In the recent pamphlet, "Industrial Socialism," Mr. Haywood and Mr. Frank Bonn develop the new unionism at greater length. Their conclusions as to politics are directed, not against the Socialist Party, but against its non-revolutionary elements:—

"The Socialist Party stands not merely for the Political supremacy of labor. It stands for the Industrial supremacy of labor. Its purpose is not to secure old age pensions and free meals for school children. Its mission is to help overthrow capitalism and establish Socialism.

"The great purpose of the Socialist Party is to seize the powers of government and thus prevent them from being used by the capitalists against the workers. With Socialists in political offices the workers can strike and not be shot. They can picket shops and not be arrested and imprisoned.... To win the demands made on the industrial field it is absolutely necessary to control the government, as experience shows strikes to have been lost through the interference of courts and militia. The same functions of government, controlled by a class conscious working class, will be used to inspire confidence and compel the wheels of industry to move in spite of the devices and stumblingblocks of the capitalists....

"Socialist government will concern itself entirely with the shop. Socialism can demand nothing of the individual outside the shop.... It has no concern with the numberless social reforms which the capitalists are now preaching in order to save their miserable profit system.

"Old age pensions are not Socialism. The workers had much better fight for higher wages and shorter hours. Old age pensions under the present government are either charity doled out to paupers, or bribes given to voters by politicians. Self-respecting workers despise such means of support. Free meals or cent meals for poverty-stricken school children are not Socialism. Industrial freedom will enable parents to give their children solid food at home. Free food to the workers cuts wages and kills the fighting spirit."

The American "syndicalists" are not opposed to political action, but they want to use it exclusively for the purposes of industrial democracy.

While Messrs.

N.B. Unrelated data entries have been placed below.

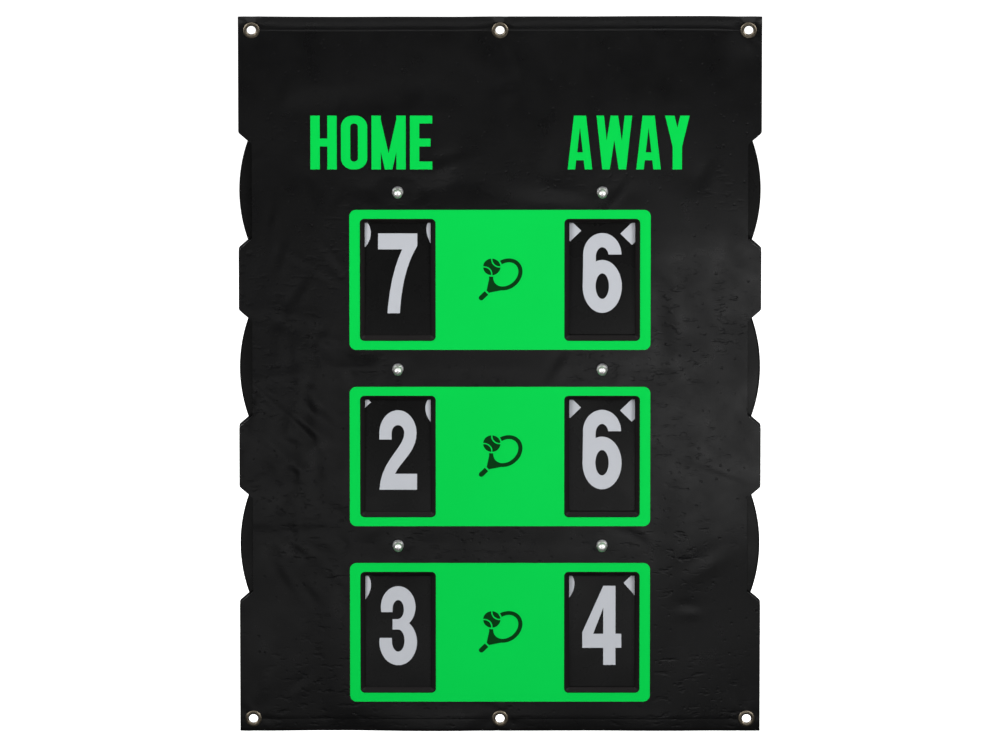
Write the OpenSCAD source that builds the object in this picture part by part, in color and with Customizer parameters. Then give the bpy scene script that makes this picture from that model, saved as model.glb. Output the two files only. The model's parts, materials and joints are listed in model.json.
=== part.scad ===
// Tennis scoring board: a tarpaulin banner that hangs by its eyelets, with six number
// discs that turn on bolts behind its windows. A finger turns each disc by the rim,
// which is bare at a notch in the side edge. Neighbouring discs overlap like roof
// tiles: each leans back by the same small angle, so every window sees its own disc.
// Millimetres. The front looks along -Y, +X is to the viewer's right and +Z is up.
// The origin is the centre of the eyelet pattern, on the front face of the banner.

/* [Banner] */
// Width of the banner
board_w = 700; // [580:5:900]
// Height of the banner
board_h = 1000; // [820:5:1300]
// Thickness of the tarpaulin
sheet_t = 1; // [0.6:0.1:1.6]
// Radius of the banner's corners
corner_r = 3; // [1:0.5:10]
// Height of the banner above the top discs' rims
crown_h = 30; // [20:1:80]
// Distance from the bottom hem up to the bottom window frames' flanges
foot_gap = 12; // [1:0.5:30]
// Height of the folded hem strips
hem_h = 36; // [34:1:42]

/* [Eyelets] */
// Diameter of the hole through an eyelet
eyelet_bore = 12; // [8:0.5:14]
// Diameter of an eyelet's flange
eyelet_od = 22.5; // [20:0.5:24]
// Distance from an eyelet's centre to the side edge
eyelet_side = 18; // [14:0.5:30]
// Distance from an eyelet's centre to the top or bottom edge
eyelet_end = 17.5; // [14:0.5:20]

/* [Discs] */
// Thickness of a number disc
disc_t = 1; // [0.8:0.1:1.6]
// Free air between two overlapping discs
disc_air = 0.55; // [0.4:0.05:1]
// Distance from a disc's rim in to the banner's side edge
rim_inset = 1; // [0:0.5:4]
// Distance from a disc's rim to the next pivot of its column
rim_to_pivot = 33.5; // [20:0.5:60]
// How much further apart the two columns' pivots are than a disc's radius
column_gap = 62; // [30:1:90]
// How many digits a disc carries, from 0 up
digit_count = 8; // [6:1:8]
// Digits shown by the left column, from the top row down
home_score = [7, 2, 3];
// Digits shown by the right column, from the top row down
away_score = [6, 6, 4];

/* [Windows] */
// Width of the sight opening in a window frame
window_w = 88; // [80:1:100]
// Distance from a pivot down to its sight opening
window_drop = 44.7; // [36:0.1:55]
// Least cover of disc beyond the foot of the sight opening
rim_cover = 10; // [6:1:20]
// Width of the sloping border of a window frame
bezel_w = 6.7; // [4:0.1:10]
// Depth of the sloping border of a window frame
bezel_d = 4; // [2.5:0.1:8]
// Width of the frame's flange behind the banner
flange_w = 6; // [4:0.5:7]
// Thickness of the frame's flange
flange_t = 1; // [0.6:0.1:1.5]
// Radius of a window frame's outer corners
frame_r = 6; // [2:0.5:6]

/* [Digits] */
// Width of a digit
digit_w = 52.5; // [40:0.5:54]
// Distance from the top of the sight opening to the top of a digit
digit_head = 15.6; // [10:0.1:20]
// Distance from the foot of a digit to the foot of the sight opening
digit_foot = 30.5; // [12:0.5:40]

/* [Print] */
// Thickness of the coloured films
film_t = 0.15; // [0.1:0.05:0.3]
// Green left on each side of a window frame
panel_side = 14; // [8:1:30]
// Green left above and below a window frame
panel_end = 12.5; // [6:0.5:20]
// Radius of a green panel's corners
panel_r = 9; // [4:1:16]
// Width of a word in the header
word_w = 163; // [120:1:180]
// Height of a word in the header
word_h = 75; // [40:1:100]
// Stroke width of the words
word_stroke = 12.5; // [8:0.5:15]
// Distance from the top pivots up to the words
word_lift = 31; // [25:1:60]
// Distance from a pivot outwards to the middle of its word
word_shift = 35; // [0:1:40]
// Size of the square that a pictogram fills
sign_size = 61; // [40:1:64]

/* [Notches] */
// Height of a notch at the banner's edge
notch_mouth = 164; // [130:1:180]
// Height of a notch at its floor
notch_floor = 132; // [100:1:150]
// Depth of a notch
notch_d = 18; // [12:0.5:22]
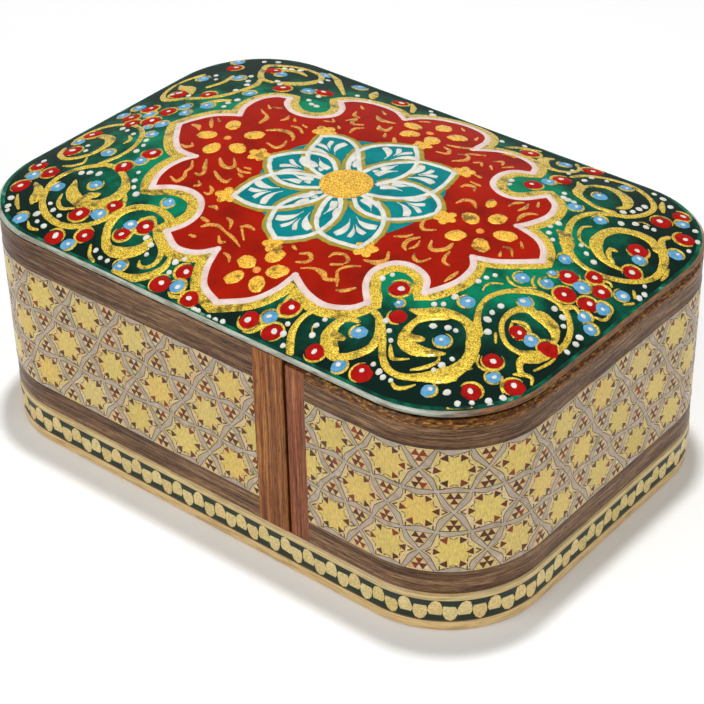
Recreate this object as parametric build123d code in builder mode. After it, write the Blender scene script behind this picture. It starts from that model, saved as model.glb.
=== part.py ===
"""Small inlaid jewellery box with a painted lid and a wrap-round pull-out drawer.

Millimetres. X runs along the long side, +X is the end that pulls out, -Y is the front.
Z is up, and z = 0 is the underside. The origin is the middle of the underside.
"""

import os

from build123d import *

# Walls, measured on the outside face of the inlay
WALL_LENGTH = 120.0
WALL_WIDTH = 83.0
CORNER_RADIUS = 20.0
WALL_THICKNESS = 5.0
VENEER = 0.9

# Heights of the bands, from the underside up
FOOT_STRIP_HEIGHT = 2.4
DARK_BAND_HEIGHT = 4.4
LEDGE_STRIP_HEIGHT = 1.6
BOTTOM_RAIL_HEIGHT = 4.9
INLAY_HEIGHT = 25.9
TOP_RAIL_HEIGHT = 6.3

# Plinth
PLINTH_OUT = 0.1
PLINTH_STRIP = 0.9
BASE_FELT = 0.8

# Lid, three layers: a board let in between the walls, an edging board and a crowned panel
LID_OUT = 0.1
LID_BOARD = 0.6
LID_PANEL_EDGE = 0.5
LID_PANEL_INSET = 0.1
LID_EDGE_BEVEL = 0.4
LID_CROWN = 7.0
CROWN_CONTOURS = 5
CROWN_LAST_STEP = 0.94
CROWN_END_FLAT = 0.5
UNDERBOARD = 2.0
UNDERBOARD_GAP = 0.5

# Seam between the fixed part and the drawer
SEAM_X = 20.6
SEAM_GAP = 0.6
CASE_STILE_WIDTH = 6.6
DRAWER_STILE_WIDTH = 4.3
STILE_EDGE = 0.25

# Running clearances of the drawer
SIDE_CLEARANCE = 0.3
SLIDE_CLEARANCE = 0.25
LID_CLEARANCE = 0.7
RAIL_BEVEL = 0.6

# Tray
TRAY_FLOOR = 2.2
TRAY_WALL = 2.0
TRAY_WALL_HEIGHT = 25.0
TRAY_EDGE_BEVEL = 0.6
VELVET = 0.7
VELVET_BELOW_EDGE = 0.8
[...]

Haywood and Bohn by no means take an anarchistic position, they show no enthusiasm for the capitalist-collectivist proposals that present governments should take control of industry. They are not hostile to all government, but they think that democracy applied directly to industry would be all the government required:—

"In the shop there must be government. In the school there must be government. In the conduct of the great public services there must be government. We have shown that Socialism will make government democratic throughout. The basis of this freedom will be the freedom of the individual to develop his powers. People will be educated in freedom. They will work in freedom. They will live in freedom....

"Socialism will establish democracy in the shop. Democracy in the shop will free the working class. The working class, through securing freedom for itself, will liberate the race."

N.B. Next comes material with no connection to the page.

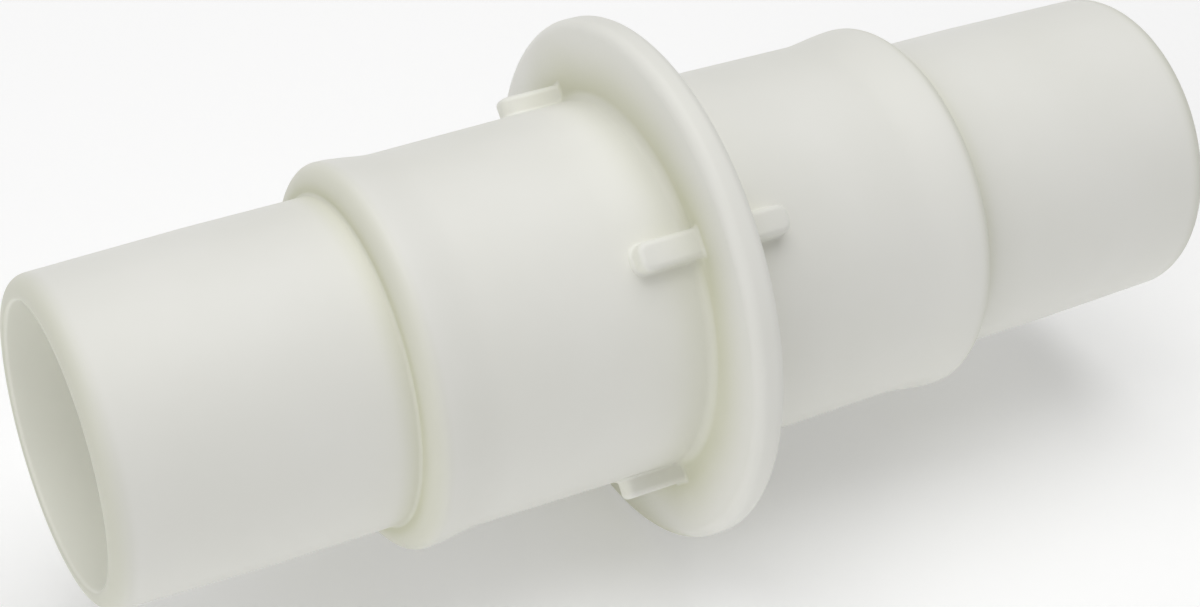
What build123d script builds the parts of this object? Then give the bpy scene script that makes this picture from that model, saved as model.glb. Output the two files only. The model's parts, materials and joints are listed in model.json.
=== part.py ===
from build123d import *
import os
from math import cos, radians, sin, tan

# A straight hose coupling, moulded in one piece. On each side of a middle flange it has a seat for
# a 38 mm hose, a rounded bead and a seat for a 32 mm hose. Each node is one section of the moulding,
# and the sections meet face to face. Millimetres, with the origin in the middle of the flange, +X
# along the tube and +Z up. Distances along the tube are counted from the middle of the flange, and
# are the same on both sides.

HALF_LENGTH = 60.7

FLANGE_RADIUS = 26.95
FLANGE_THICKNESS = 3.3
RIM_ROUND = 1.2
FOOT_FILLET = 1.0
FOOT_END_GAP = 0.5

SEAT_38_RADIUS = 19.0
SEAT_38_END_RADIUS = 18.75

BEAD_LENGTH = 6.0
BEAD_CREST_AT = 29.5
BEAD_CREST_RADIUS = 19.33

STEP_AT = 31.2
STEP_FILLET = 0.4

SEAT_32_RADIUS = 16.4
SEAT_32_LAND = 12.0
MOUTH_RADIUS = 16.07
MOUTH_ROUND = 1.75
MOUTH_INNER_ROUND = 0.5

BORE_MOUTH_RADIUS = 13.8
BORE_DRAFT = 0.3

RIB_COUNT = 4
RIB_CLOCK = 45.0
RIB_END_AT = 8.1
RIB_WIDTH = 2.7
RIB_HEIGHT = 2.0
RIB_CORNER = 1.0
RIB_EDGE = 0.6
RIB_ROOT_DEPTH = 1.0

# Where the sections of the moulding meet
FLANGE_FACE = FLANGE_THICKNESS / 2
HUB_END = FLANGE_FACE + FOOT_FILLET + FOOT_END_GAP
BEAD_START = BEAD_CREST_AT - BEAD_LENGTH

# The profile of a section is drawn with its own X along the tube, away from the flange, and its
# own Y outwards.
SIDES = {"left": -1, "right": 1}
PROFILE_PLANES = {
    "left": Plane(origin=(0, 0, 0), x_dir=(-1, 0, 0), z_dir=(0, 1, 0)),
    "right": Plane(origin=(0, 0, 0), x_dir=(1, 0, 0), z_dir=(0, -1, 0)),
}


def bore_radius(distance):
    """The water way narrows evenly from each mouth to the middle, so that its two cores draw out."""
    return BORE_MOUTH_RADIUS - (HALF_LENGTH - distance) * tan(radians(BORE_DRAFT))


def write(part, name):
    """Labels a finished section and writes its STEP file."""
    part.label = name
    export_step(part, f"parts/{name}.step")


def make_flange():
    """The disc with its rounded rim, on a short ring of tube, with a fillet on each side of its foot."""
    with BuildPart() as flange:
        with BuildSketch(Plane.XZ) as profile:
            with BuildLine():
                Polyline(
                    (0, bore_radius(0)),
                    (HUB_END, bore_radius(HUB_END)),
                    (HUB_END, SEAT_38_RADIUS),
                    (FLANGE_FACE, SEAT_38_RADIUS),
                    (FLANGE_FACE, FLANGE_RADIUS),
                    (-FLANGE_FACE, FLANGE_RADIUS),
                    (-FLANGE_FACE, SEAT_38_RADIUS),
                    (-HUB_END, SEAT_38_RADIUS),
                    (-HUB_END, bore_radius(HUB_END)),
                    close=True,
                )
            make_face()
            feet = profile.vertices().group_by(Axis.Y)[-2].sort_by(Axis.X)[1:-1]
            fillet(feet, radius=FOOT_FILLET)
            rim = profile.vertices().group_by(Axis.Y)[-1]
            fillet(rim, radius=RIM_ROUND)
        revolve(axis=Axis.X)
    return flange.part


def make_seat_38(side):
    """The large hose seat, which tapers slightly from the flange to the bead."""
    with BuildPart() as seat:
        with BuildSketch(PROFILE_PLANES[side]):
            with BuildLine():
                Polyline(
                    (HUB_END, bore_radius(HUB_END)),
                    (BEAD_START, bore_radius(BEAD_START)),
                    (BEAD_START, SEAT_38_END_RADIUS),
                    (HUB_END, SEAT_38_RADIUS),
                    close=True,
                )
            make_face()
        revolve(axis=Axis.X)
    return seat.part


def make_bead(side):
    """The rounded bead: a long rise from the large seat, then a quarter ellipse down to the step."""
    foot = SEAT_32_RADIUS + STEP_FILLET
    taper = (SEAT_38_END_RADIUS - SEAT_38_RADIUS) / (BEAD_START - HUB_END)
    with BuildPart() as bead:
        with BuildSketch(PROFILE_PLANES[side]):
            with BuildLine():
                Spline(
                    (BEAD_START, SEAT_38_END_RADIUS),
                    (BEAD_CREST_AT, BEAD_CREST_RADIUS),
                    tangents=[(1, taper), (1, 0)],
                )
                EllipticalCenterArc(
                    (BEAD_CREST_AT, foot),
                    STEP_AT - BEAD_CREST_AT,
                    BEAD_CREST_RADIUS - foot,
                    start_angle=0,
                    arc_size=90,
                )
                Polyline(
                    (STEP_AT, foot),
                    (STEP_AT, bore_radius(STEP_AT)),
                    (BEAD_START, bore_radius(BEAD_START)),
                    (BEAD_START, SEAT_38_END_RADIUS),
                )
            make_face()
        revolve(axis=Axis.X)
    return bead.part


def make_seat_32(side):
    """The small hose seat: a straight land at the step, then a lead-in that tapers to the rounded mouth."""
    land_start = STEP_AT + STEP_FILLET
    land_end = land_start + SEAT_32_LAND
    with BuildPart() as seat:
        with BuildSketch(PROFILE_PLANES[side]) as profile:
            with BuildLine():
                Polyline(
                    (land_start, SEAT_32_RADIUS),
                    (land_end, SEAT_32_RADIUS),
                    (HALF_LENGTH, MOUTH_RADIUS),
                    (HALF_LENGTH, BORE_MOUTH_RADIUS),
                    (STEP_AT, bore_radius(STEP_AT)),
                    (STEP_AT, SEAT_32_RADIUS + STEP_FILLET),
                )
                RadiusArc(
                    (STEP_AT, SEAT_32_RADIUS + STEP_FILLET),
                    (land_start, SEAT_32_RADIUS),
                    radius=-STEP_FILLET,
                )
            make_face()
            lip = profile.vertices().group_by(Axis.X)[-1].sort_by(Axis.Y)
            fillet(lip[-1], radius=MOUTH_ROUND)
            inner_edge = profile.vertices().group_by(Axis.X)[-1].sort_by(Axis.Y)[0]
            fillet(inner_edge, radius=MOUTH_INNER_ROUND)
        revolve(axis=Axis.X)
    return seat.part


def make_rib(side, clock, flange, seat):
    """A blunt block on the large seat against the flange's face, cut to the curves of both."""
    outwards = (0, cos(radians(clock)), sin(radians(clock)))
    top_radius = SEAT_38_RADIUS + RIB_HEIGHT
    start = SIDES[side] * FLANGE_FACE
    top = Plane(
        origin=(start, top_radius * outwards[1], top_radius * outwards[2]),
        x_dir=(SIDES[side], 0, 0),
        z_dir=outwards,
    )
    with BuildPart() as rib:
        with BuildSketch(top):
            length = RIB_END_AT - FLANGE_FACE
            Rectangle(length, RIB_WIDTH, align=(Align.MIN, Align.CENTER))
        extrude(amount=-(RIB_HEIGHT + RIB_ROOT_DEPTH))
        outer_end = rib.faces().sort_by(Axis(origin=(0, 0, 0), direction=top.x_dir))[-1]
        upright = outer_end.edges().filter_by(Axis(origin=(0, 0, 0), direction=outwards))
        fillet(upright, radius=RIB_CORNER)
        crown = rib.faces().sort_by(Axis(origin=(0, 0, 0), direction=outwards))[-1]
        against_flange = crown.edges().sort_by(Axis(origin=(0, 0, 0), direction=top.x_dir))[0]
        fillet(crown.edges() - ShapeList([against_flange]), radius=RIB_EDGE)
        add(flange, mode=Mode.SUBTRACT)
        add(seat, mode=Mode.SUBTRACT)
    return rib.part


os.makedirs("parts", exist_ok=True)

flange = make_flange()
write(flange, "flange")

for side in SIDES:
    seat_38 = make_seat_38(side)
    write(seat_38, f"seat_38_{side}")
    write(make_bead(side), f"bead_{side}")
    write(make_seat_32(side), f"seat_32_{side}")
    for number in range(RIB_COUNT):
        clock = RIB_CLOCK + number * 360 / RIB_COUNT
        write(make_rib(side, clock, flange, seat_38), f"rib_{side}_{number + 1}")
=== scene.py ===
import json
from math import cos, hypot, pi, radians, sin, sqrt, tan

import bmesh
import bpy
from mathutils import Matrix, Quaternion, Vector


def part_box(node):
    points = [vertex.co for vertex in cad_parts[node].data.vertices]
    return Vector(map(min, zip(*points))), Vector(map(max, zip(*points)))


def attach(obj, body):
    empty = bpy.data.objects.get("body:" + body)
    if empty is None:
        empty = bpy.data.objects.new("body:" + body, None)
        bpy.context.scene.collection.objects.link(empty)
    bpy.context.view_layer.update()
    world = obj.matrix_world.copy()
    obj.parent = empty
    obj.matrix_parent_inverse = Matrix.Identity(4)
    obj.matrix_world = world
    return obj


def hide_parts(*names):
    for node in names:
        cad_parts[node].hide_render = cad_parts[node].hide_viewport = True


# The looks of a straight hose coupling moulded in natural polyethylene. Metres, in the frame's own
# axes: X along the tube, Z up, the origin in the middle of the flange. Every section of the moulding
# is remade as a clean mesh on the sizes of its node, with the fillets that a moulding has, and takes
# the place of that node.

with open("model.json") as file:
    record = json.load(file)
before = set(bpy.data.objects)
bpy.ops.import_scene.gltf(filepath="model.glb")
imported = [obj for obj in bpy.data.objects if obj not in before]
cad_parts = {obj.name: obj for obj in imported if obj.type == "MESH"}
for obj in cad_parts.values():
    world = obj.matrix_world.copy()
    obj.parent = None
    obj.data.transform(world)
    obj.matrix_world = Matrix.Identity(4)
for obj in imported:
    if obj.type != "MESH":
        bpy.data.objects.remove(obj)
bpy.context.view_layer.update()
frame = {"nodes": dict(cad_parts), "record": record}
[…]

Even the American "syndicalists," however, attach more importance to economic than to political action. Hitherto revolutionary Socialists have agreed that the only constructive work possible under capitalism was that of education and organization. The "syndicalists" also agree that nothing peculiarly socialistic can be done to-day by political action, but they are reformists as to the immediate possibilities of economic action. Here they believe revolutionary principles can be applied even under capitalism. Even the conservative and purely businesslike effort to secure a little more wages by organized action, they believe, can be converted here and now into a class struggle of working class vs. capitalists. What is needed is only organization of all the unions and a revolutionary policy. With the possibilities of a revolutionary union policy when capitalism has largely exhausted its program of political reforms and economic betterment and when Socialism has become the political Opposition, I deal in following chapters. But syndicalists, even in America, say revolutionary tactics can be applied now—Mr. Haywood, for instance, feels that the only thing necessary for a successful revolutionary and Socialistic general strike in France or America to-day, is sufficient economic organization.

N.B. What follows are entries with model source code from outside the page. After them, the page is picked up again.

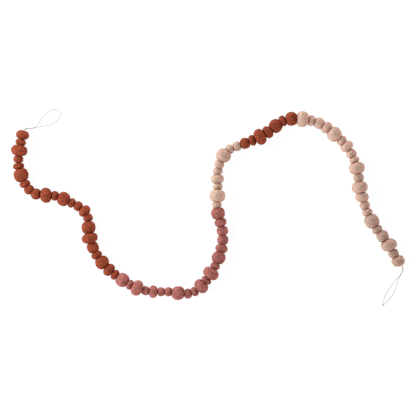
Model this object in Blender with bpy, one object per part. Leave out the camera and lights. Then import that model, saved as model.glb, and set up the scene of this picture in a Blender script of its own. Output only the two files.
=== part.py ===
"""Felt ball garland: eighty wool felt balls in rust, rose and cream, threaded on one cotton string.

The garland lies on the plane z = 0 in one long S. +X runs to the right of the S and +Y away from the viewer.
The string runs through a bore in every ball. At the left end it comes back on itself as a hanging loop,
tied beside the first ball. At the right end two strands leave the last ball and are tied at the loop's tip.
Sizes are in millimetres, and MM turns them into metres.
"""

import math
import random
from collections import namedtuple

import bmesh
import bpy
from mathutils import Matrix, Vector
from mathutils.geometry import interpolate_bezier

MM = 0.001

Kind = namedtuple("Kind", "width length")
Stretch = namedtuple("Stretch", "colour order way")
Finish = namedtuple("Finish", "colour roughness")
Ball = namedtuple("Ball", "number colour width start end before after")

# The kinds of ball: width is across the string, and length along it
KINDS = {
    "thin": Kind(24.0, 13.0),
    "disc": Kind(22.6, 15.0),
    "coin": Kind(25.2, 15.2),
    "berry": Kind(20.8, 17.6),
    "pea": Kind(22.9, 17.6),
    "bead": Kind(23.9, 19.0),
    "bap": Kind(28.6, 18.1),
    "bun": Kind(30.4, 19.5),
    "roll": Kind(30.6, 21.7),
    "nut": Kind(25.8, 21.8),
    "plum": Kind(27.1, 24.0),
    "cake": Kind(37.0, 22.1),
    "keg": Kind(35.2, 23.8),
    "loaf": Kind(38.0, 23.9),
    "egg": Kind(37.0, 26.0),
    "round": Kind(32.3, 26.0),
    "ball": Kind(31.8, 27.5),
    "globe": Kind(33.8, 29.4),
}

# Where the first ball's mouth lies, seen from above
MOUTH = (-424, 177)

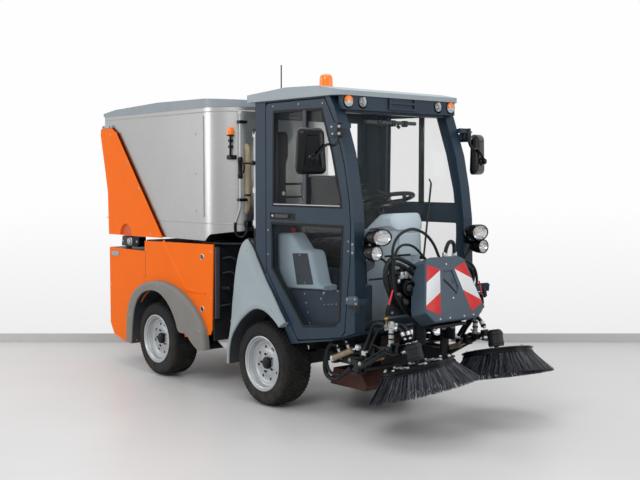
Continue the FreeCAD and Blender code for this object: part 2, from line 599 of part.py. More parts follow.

Mr. Debs admits the need of revolutionary tactics as well as revolutionary principles and even says: "We could better succeed with reactionary principles and revolutionary tactics than with revolutionary principles and reactionary tactics." He admits also that Socialists and revolutionary unionists are inspired with an entirely new attitude towards society and government and indorses as entirely sound certain expressions from Haywood and Bohn's pamphlet which had been violently attacked by reformist Socialists and conservative unionists. Mr. Debs agrees with the former writers in their definition of the attitude of the Socialist revolutionist's attitude towards property: "He retains absolutely no respect for the property 'rights' of the profit takers. He will use any weapon which will win his fight. He knows that the present laws of property are made by and for the capitalists. Therefore he does not hesitate to break them." But he does not agree that this new spirit offers any positive contribution to Socialist tactics at the present time. Just as Hervé has recently admitted that the superior political and economic organization of the Germans were more important than all the "sabotage" (violence) and "direct action" of the French though he still favors the latter policies, so the foremost American revolutionary opposes "direct action" and "sabotage" altogether under present conditions. Both deny that revolutionary economic action under capitalism is any more promising than revolutionary political action. Even Hervé defends his more or less friendly attitude to "direct action" wholly on the ground that it is good practice for revolution, not on Lagardelle's syndicalist ground that it means the beginning of revolution itself (see below).

By much of their language Haywood and several industrial unionists of this country would seem to class themselves rather with Lagardelle and Labriola (see below) than with Hervé, Debs, and Mann. Haywood, for example, has said that no Socialist can be a law-abiding citizen. Haywood's very effective and law-abiding leadership in strikes at Lawrence (1912) and elsewhere would suggest that he meant that Socialists cannot be law-abiding by principle and under all circumstances. But this statement as it was made, together with many others, justifies the above classification. Debs, on the contrary, claims that the American workers are law-abiding and must remain so, on the whole, until the time of the revolution approaches. "As a revolutionist," he writes, "I can have no respect for capitalist property laws, nor the least scruple about violating them," but Debs does not believe there can be any occasion to put this principle into effect until the workers have been politically and economically organized and educated, and then only if they are opposed by violence (see the International Socialist Review, February, 1912).